Another Eurozone Crisis Ahead?!

by Michael J. Howell11. February 2013 12:43
Both the ECB’s rhetoric and its actions are strangely out-of-step with the trends elsewhere. Eurozone is again heading for the buffers and the odds of another bout of market volatility have jumped according to our latest liquidity data. The ECBs monetary stance is strangely conventional at a time when more unconventional thinking is needed. Gross liquidity provision, which gives a better indication of support for Europe’s banks, slid back to E1.5 trillion in early February 2013 from E1.67 trillion last June, and the growth of base money has slowed sharply to pedestrian annual rates.

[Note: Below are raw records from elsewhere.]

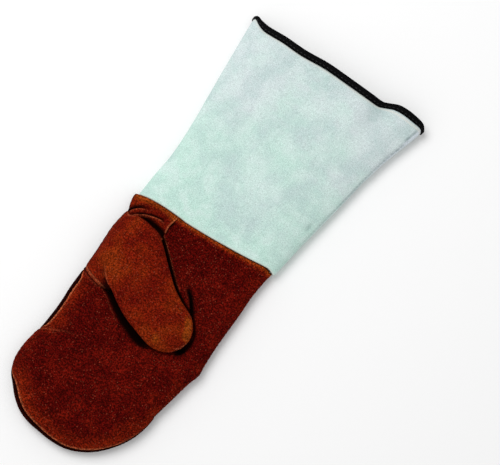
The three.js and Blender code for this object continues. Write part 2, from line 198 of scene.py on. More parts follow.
def evenAngles(start, end, count, half=hand["meanHalf"], rise=hand["meanRise"], fullness=hand["fullness"]):
    # Angles between two, chosen so that the section's points lie evenly along its curve. Start is one
    # for each row.
    dense = np.linspace(-90, 90, 721)
    inset, z = section(dense, half, rise + hand["side"], hand["side"], 0, fullness)
    steps = np.hypot(np.diff(np.where(dense < 0, -inset, inset)), np.diff(z))
    length = np.concatenate([[0], np.cumsum(steps)])
    first, last = np.interp(start, dense, length), np.interp(end, dense, length)
    share = np.linspace(0, 1, count)
    return np.interp(first[:, None] + (last - first)[:, None] * share, length, dense)


def acrossWrist(x):
    # Share of the wrist's width at an x, from the thumb's side.
    return np.clip((x - hand["wristStart"]) / hand["wristWidth"], 0, 1)


def wristLine(x):
    # y of the wrist seam over x, without its bow.
    return hand["wristLeft"] + (hand["wristRight"] - hand["wristLeft"]) * acrossWrist(x)


def bow(x, along):
    # Shift in y that gives the wrist seam its bow.
    return wristBow(acrossWrist(x)) * (1 - np.clip(along, 0, 1)) ** hand["bowFade"]


def alongAt(x, y):
    # Share of the hand's length at a point of the plan: 0 at the wrist seam, 1 at the tip's centre.
    seam = wristLine(x)
    return np.clip((seam - y) / (seam - hand["tipCentre"]), 0, 1)


def nearestMark(x, y, marks):
    # Distance in the plan to the nearest of a list of points, and which one it is. Some thousands of
    # places are worked out at a time.
    flat = np.column_stack([x.ravel(), y.ravel()]).astype(np.float32)
    marks = marks.astype(np.float32)
    near, which = np.empty(len(flat)), np.empty(len(flat), int)
    for start in range(0, len(flat), 8000):
        part = slice(start, start + 8000)
        squares = ((flat[part, None] - marks) ** 2).sum(-1)
        which[part] = squares.argmin(1)
        near[part] = np.sqrt(squares.min(1))
    return near.reshape(x.shape), which.reshape(x.shape)


def domeHeight(x, y):
    # Height of the palm's dome: side + (crown - side) * sqrt(1 - (1 - distance / half)^fullness).
    near, which = nearestMark(x, y, outline[::2])
    crown = palmCrown(alongAt(x, y))
    share = np.clip(1 - near / outlineHalf[::2][which], 0, 1) ** hand["fullness"]
    return hand["side"] + (crown - hand["side"]) * np.sqrt(1 - share)


def nearPath(x, y, rows):
    # Signed distance to the path of a table, positive on the left of its direction, and the table's
    # further columns at the nearest point.
    cx, cy, *columns = pathThrough(rows)(np.linspace(0, 1, 120))
    squares = (x[..., None] - cx) ** 2 + (y[..., None] - cy) ** 2
    which = squares.argmin(-1)
    alongX, alongY = np.gradient(cx)[which], np.gradient(cy)[which]
    side = np.where((y - cy[which]) * alongX > (x - cx[which]) * alongY, 1, -1)
    return side * np.sqrt(squares.min(-1)), *(column[which] for column in columns)


def crease(x, y, rows):
    # Relief along a path of rows x, y, height, width: height * exp(-(distance / width)^2).
    signed, height, width = nearPath(x, y, rows)
    return height * bump(signed, width)


def tuck(x, y, rows, front=5.0, behind=3.0, turn=0.5, shadeReach=2.2):
    # A fold that laps over its neighbour, along a path of rows x, y, rise, dip, shade. On the right of
    # the path the surface stands up by rise and sinks back over front, on the left it lies tucked down
    # by dip and comes back over behind, and the step between them is turn wide on each side. Gives the
    # height, a mask for the painted highlight on the lip and one for the painted shade in the tuck.
    signed, rise, dip, shade = nearPath(x, y, rows)
    far = np.abs(signed)
    step = smooth(signed, -turn, turn)
    height = rise * bump(far, front, 1) * (1 - step) - dip * bump(far, behind, 1) * step
    lip = bump(signed + turn + 0.2, 0.75) * np.clip(shade * 1.2, 0, 1)
    dark = bump(far, shadeReach, 4) * step * shade
    return height, lip, dark


def rolledEdge(distance, radius, depth):
    # Drop of a seam's turned edge: a quarter circle from depth at the seam to nothing at the radius.
    t = 1 - np.clip(distance / radius, 0, 1)
    return depth * (1 - np.sqrt(1 - t * t))


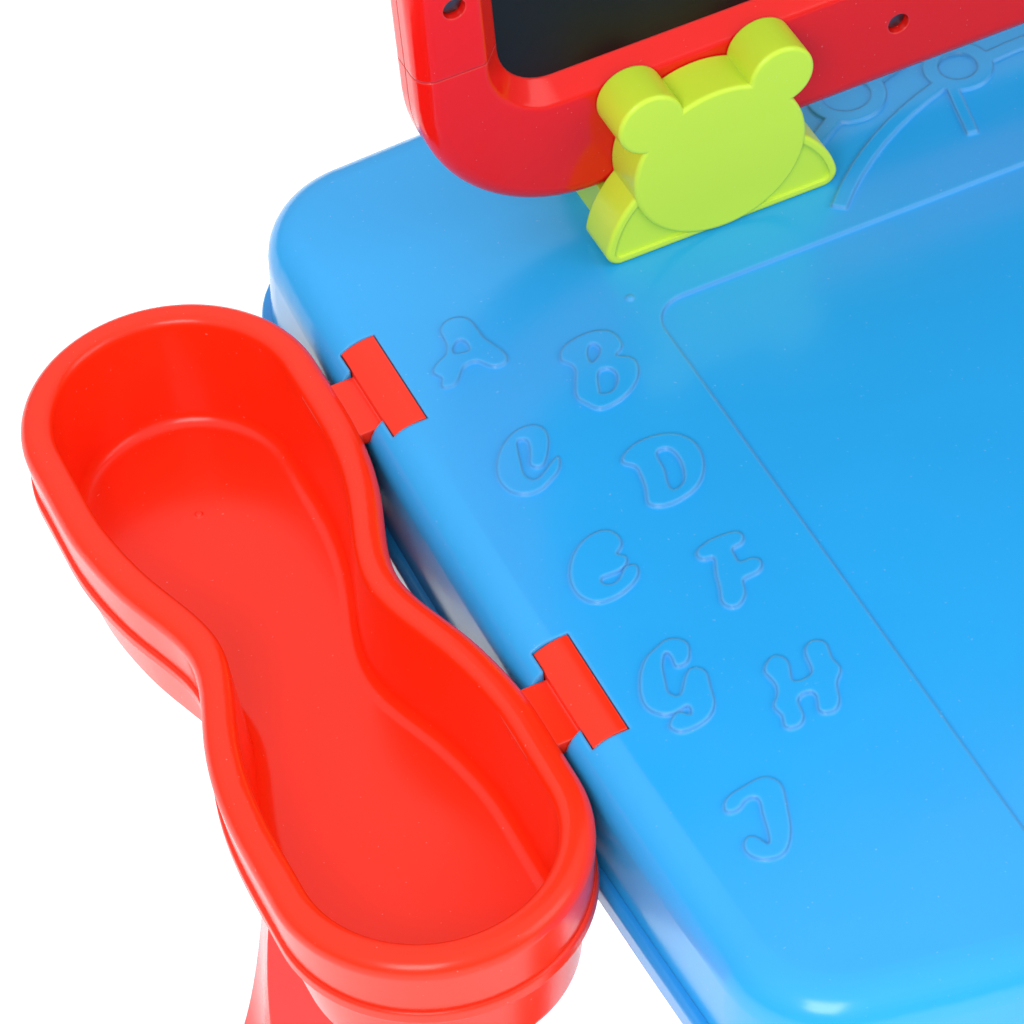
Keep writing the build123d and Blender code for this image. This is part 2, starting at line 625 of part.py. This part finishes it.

More dramatically, our monthly index of ECB liquidity provision plunged to 6.3 (‘normal’ range 0-100) at end-January 2013 from a whopping 97.4 in June 2012. This has all the ‘fire-fighting’ hallmarks of the ECBs previous crisis responses: react to banking strains by throwing liquidity into markets and then progressively withdrawing it over following months as the crisis abates. Until the next time! We restate our end-2012 comment that, in our view, the risks in the Eurozone in 2013 far out-weight the potential rewards. This was not the case for 2012, where the reward/ risk ratio was extremely favourable and the chances of some ECB action high. The problem 12 months on is exacerbated by the recent Euro strength and notably the near 25% rally versus the Yen. Germany has been the rock that has supported fragile European business over the past year, but this latest loss of competitiveness will not help German export performance. Europe’s financial problems are all about lack funding rather than insolvency: a less active ECB and a declining pool of German savings will again heighten these problems.